The political system of the society, its class
structure, economic system, or level of economic development.
Parties do know: That citizens in the society have
different comprehensive doctrines and plans of life; that all citizens have
interests in more primary goods.
That the society is under conditions of moderate
scarcity: there is enough to go around, but not enough for everyone to get what
they want;General facts and common sense about human social
life; general conclusions of science (including economics and psychology) that
are uncontroversial.
The veil of ignorance situates the representatives of
free and equal citizens fairly with respect to one another. No party can press
for agreement on principles that will arbitrarily favor the particular citizen
they represent, because no party knows the specific attributes of the citizen
they represent. The situation of the parties thus embodies reasonable
conditions, within which the parties can make a rational agreement. Each party
tries to agree to principles that will be best for the citizen they represent
(i.e., that will maximize that citizen's share of primary goods). Since the
parties are fairly situated, the agreement they reach will be fair to all
actual citizens.
The design of the original position also models other
aspects of Rawls's conceptions of citizens and society. For example the
publicity of a well-ordered society is modeled by the fact that the parties
must choose among principles that can be publicly endorsed by all citizens.
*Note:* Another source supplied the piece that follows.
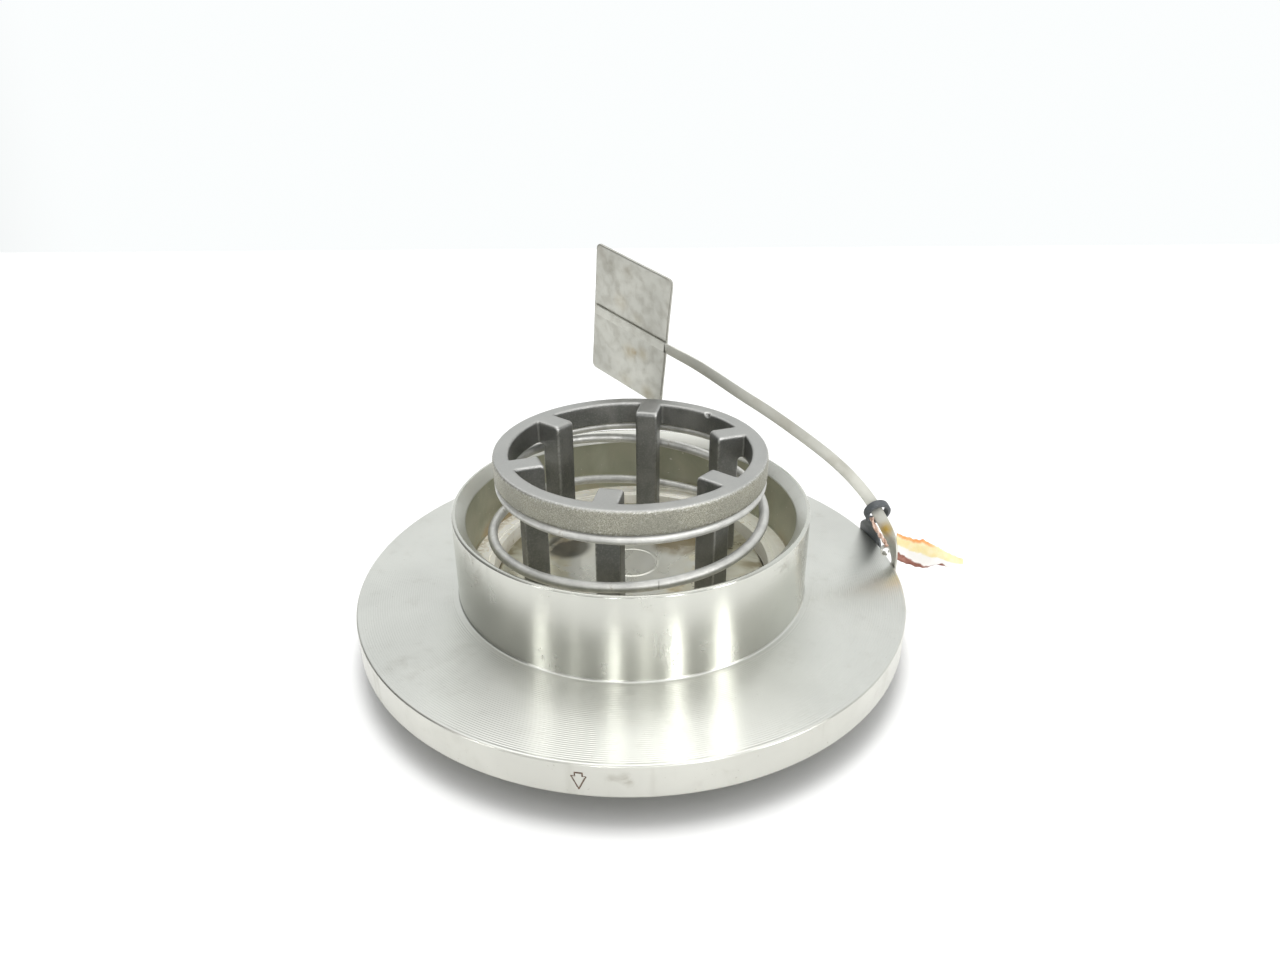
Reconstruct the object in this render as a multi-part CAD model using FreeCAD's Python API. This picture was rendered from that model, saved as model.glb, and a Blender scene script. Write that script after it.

There are also some assumptions that make the hypothetical agreement
determinate and decisive: the parties are not motivated by envy (i.e., by how
much citizens besides their own end up with); the parties are not assumed to be
either risk-seeking or risk-averse; and the parties must make a final agreement
on principles for the basic structure: there are no “do-overs” after the veil
of ignorance is lifted and the parties learn which real citizen they represent.